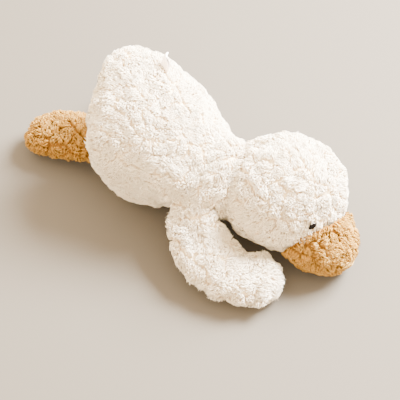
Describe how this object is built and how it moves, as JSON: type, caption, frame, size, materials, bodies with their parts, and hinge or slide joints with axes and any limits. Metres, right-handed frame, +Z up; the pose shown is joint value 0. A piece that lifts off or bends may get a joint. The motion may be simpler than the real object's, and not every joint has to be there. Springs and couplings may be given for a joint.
{
  "type": "plush duckling",
  "caption": "Stuffed plush duckling with curly cream pile and a tan bill and feet, lying on its belly with its head on one cheek.",
  "frame": {"origin": "on the surface that the duckling lies on, in the middle of its flattened belly", "axes": "+X from the tail towards the head, +Y towards the duckling's left, +Z up from the surface"},
  "size_m": [0.3623, 0.2105, 0.1379],
  "materials": {
    "cream_pile": "curly pile",
    "tan_pile": "curly pile",
    "fibre_fill": "loose fibre",
    "pellet_cloth": "plain weave",
    "eye_plastic": "polished",
    "washer_plastic": "moulded",
    "label_satin": "satin"
  },
  "bodies": {
    "torso": {"back_panel_left": "cream_pile", "back_panel_right": "cream_pile", "belly_panel": "cream_pile", "seat_panel": "cream_pile", "body_filling": "fibre_fill", "pellet_bag": "pellet_cloth", "care_label": "label_satin"},
    "neck": {"neck_cover": "cream_pile", "neck_filling": "fibre_fill"},
    "head": {"head_side_right": "cream_pile", "head_side_left": "cream_pile", "head_crown_strip": "cream_pile", "head_filling": "fibre_fill", "eye_right": "eye_plastic", "eye_left": "eye_plastic", "eye_washer_right": "washer_plastic", "eye_washer_left": "washer_plastic", "bill_upper": "tan_pile", "bill_lower": "tan_pile", "bill_filling": "fibre_fill"},
    "wing_right": {"wing_upper_right": "cream_pile", "wing_under_right": "cream_pile", "wing_filling_right": "fibre_fill"},
    "wing_left": {"wing_upper_left": "cream_pile", "wing_under_left": "cream_pile", "wing_filling_left": "fibre_fill"},
    "foot_right": {"foot_top_right": "tan_pile", "foot_sole_right": "tan_pile", "foot_filling_right": "fibre_fill"},
    "foot_left": {"foot_top_left": "tan_pile", "foot_sole_left": "tan_pile", "foot_filling_left": "fibre_fill"}
  },
  "joints": [
    {"name": "head_nod", "type": "hinge", "parent": "torso", "child": "neck", "pos_m": [0.098, -0.019, 0.06], "axis": [0.2728, -0.9621, 0], "range_deg": [0, 30]},
    {"name": "head_twist", "type": "hinge", "parent": "neck", "child": "head", "pos_m": [0.098, -0.019, 0.06], "axis": [-0.9605, -0.2724, 0.0573], "range_deg": [0, 45]},
    {"name": "wing_raise_right", "type": "hinge", "parent": "torso", "child": "wing_right", "pos_m": [0.0862, -0.06855, 0.07081], "axis": [-0.9397, -0.0718, -0.3344], "range_deg": [0, 90]},
    {"name": "wing_raise_left", "type": "hinge", "parent": "torso", "child": "wing_left", "pos_m": [0.09679, 0.02123, 0.02662], "axis": [0.9397, 0.221, 0.261], "range_deg": [0, 25]},
    {"name": "foot_swing_right", "type": "hinge", "parent": "torso", "child": "foot_right", "pos_m": [-0.03075, -0.02167, 0.03145], "axis": [0.0767, 0.9971, 0], "range_deg": [0, 20]},
    {"name": "foot_swing_left", "type": "hinge", "parent": "torso", "child": "foot_left", "pos_m": [-0.02684, 0.0332, 0.02949], "axis": [0.7071, 0.7071, 0], "range_deg": [0, 15]}
  ]
}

#### [DESCRIPTION OF THE TASK]
Copy out the whole listing, exactly as written.

#### [SOLUTION FOR THIS TASK]
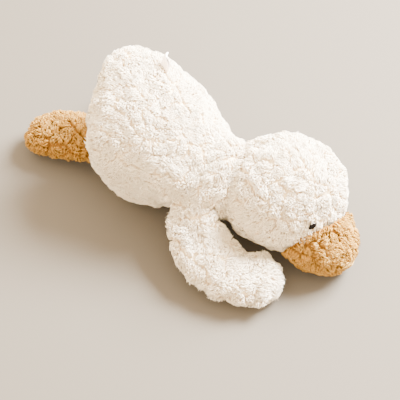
Describe how this object is built and how it moves, as JSON: type, caption, frame, size, materials, bodies with their parts, and hinge or slide joints with axes and any limits. Metres, right-handed frame, +Z up; the pose shown is joint value 0. A piece that lifts off or bends may get a joint. The motion may be simpler than the real object's, and not every joint has to be there. Springs and couplings may be given for a joint.
{
  "type": "plush duckling",
  "caption": "Stuffed plush duckling with curly cream pile and a tan bill and feet, lying on its belly with its head on one cheek.",
  "frame": {"origin": "on the surface that the duckling lies on, in the middle of its flattened belly", "axes": "+X from the tail towards the head, +Y towards the duckling's left, +Z up from the surface"},
  "size_m": [0.3623, 0.2105, 0.1379],
  "materials": {
    "cream_pile": "curly pile",
    "tan_pile": "curly pile",
    "fibre_fill": "loose fibre",
    "pellet_cloth": "plain weave",
    "eye_plastic": "polished",
    "washer_plastic": "moulded",
    "label_satin": "satin"
  },
  "bodies": {
    "torso": {"back_panel_left": "cream_pile", "back_panel_right": "cream_pile", "belly_panel": "cream_pile", "seat_panel": "cream_pile", "body_filling": "fibre_fill", "pellet_bag": "pellet_cloth", "care_label": "label_satin"},
    "neck": {"neck_cover": "cream_pile", "neck_filling": "fibre_fill"},
    "head": {"head_side_right": "cream_pile", "head_side_left": "cream_pile", "head_crown_strip": "cream_pile", "head_filling": "fibre_fill", "eye_right": "eye_plastic", "eye_left": "eye_plastic", "eye_washer_right": "washer_plastic", "eye_washer_left": "washer_plastic", "bill_upper": "tan_pile", "bill_lower": "tan_pile", "bill_filling": "fibre_fill"},
    "wing_right": {"wing_upper_right": "cream_pile", "wing_under_right": "cream_pile", "wing_filling_right": "fibre_fill"},
    "wing_left": {"wing_upper_left": "cream_pile", "wing_under_left": "cream_pile", "wing_filling_left": "fibre_fill"},
    "foot_right": {"foot_top_right": "tan_pile", "foot_sole_right": "tan_pile", "foot_filling_right": "fibre_fill"},
    "foot_left": {"foot_top_left": "tan_pile", "foot_sole_left": "tan_pile", "foot_filling_left": "fibre_fill"}
  },
  "joints": [
    {"name": "head_nod", "type": "hinge", "parent": "torso", "child": "neck", "pos_m": [0.098, -0.019, 0.06], "axis": [0.2728, -0.9621, 0], "range_deg": [0, 30]},
    {"name": "head_twist", "type": "hinge", "parent": "neck", "child": "head", "pos_m": [0.098, -0.019, 0.06], "axis": [-0.9605, -0.2724, 0.0573], "range_deg": [0, 45]},
    {"name": "wing_raise_right", "type": "hinge", "parent": "torso", "child": "wing_right", "pos_m": [0.0862, -0.06855, 0.07081], "axis": [-0.9397, -0.0718, -0.3344], "range_deg": [0, 90]},
    {"name": "wing_raise_left", "type": "hinge", "parent": "torso", "child": "wing_left", "pos_m": [0.09679, 0.02123, 0.02662], "axis": [0.9397, 0.221, 0.261], "range_deg": [0, 25]},
    {"name": "foot_swing_right", "type": "hinge", "parent": "torso", "child": "foot_right", "pos_m": [-0.03075, -0.02167, 0.03145], "axis": [0.0767, 0.9971, 0], "range_deg": [0, 20]},
    {"name": "foot_swing_left", "type": "hinge", "parent": "torso", "child": "foot_left", "pos_m": [-0.02684, 0.0332, 0.02949], "axis": [0.7071, 0.7071, 0], "range_deg": [0, 15]}
  ]
}